Quentin, like me, didn't play the Hollywood game. He played a game of his own, and it happens to be in Hollywood, and he's a big gamer, but it's not the Hollywood game. He won't join the Directors Guild, he does whatever the hell he wants to do, and if you won't let him do it, he won't have anything to do with you. I remember John Travolta telling me that the reason he got that part [in Pulp Fiction] was because Quentin insisted. They told him, "No, you can't have John Travolta," and he said, "Fine, forget it, I'm not doing the movie." They chickened out. A guy as big as Harvey Weinstein said, "Well, okay, I'll go with it then." And that was the time when Quentin was not the darling of the industry. He had made one little tiny movie that had a cult following and that was it. He wasn't a big-time director, and yet he was ready to just walk away. And that's courage. I've been lucky throughout my career that there have been some very courageous people who have been willing to take a chance with me, because I'm kind of a loose cannon myself.
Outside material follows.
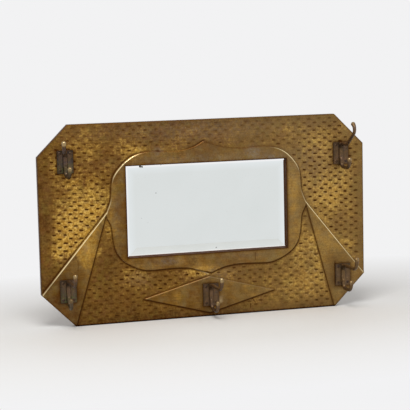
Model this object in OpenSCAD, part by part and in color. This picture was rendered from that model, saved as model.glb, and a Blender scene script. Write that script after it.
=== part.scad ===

Even with this picture, I'm sure that somewhere up in the studio there were people saying, "Quentin, are you sure you want to do this?" I know there were for Kung Fu. All the way down the line it's been like that. United Artists had a very hard time accepting me as Woody Guthrie [in Bound For Glory] and Hal just kept hitting them with me and finally they gave up.
Do you have a favorite role of your career?
Probably Bill. It's a fresh thing, doing stuff that I've never done before. It's kind of an awakening for me and it's given me a whole other place to go. Look, I'm on social security and yet I'm getting a beginning here. That's pretty exciting.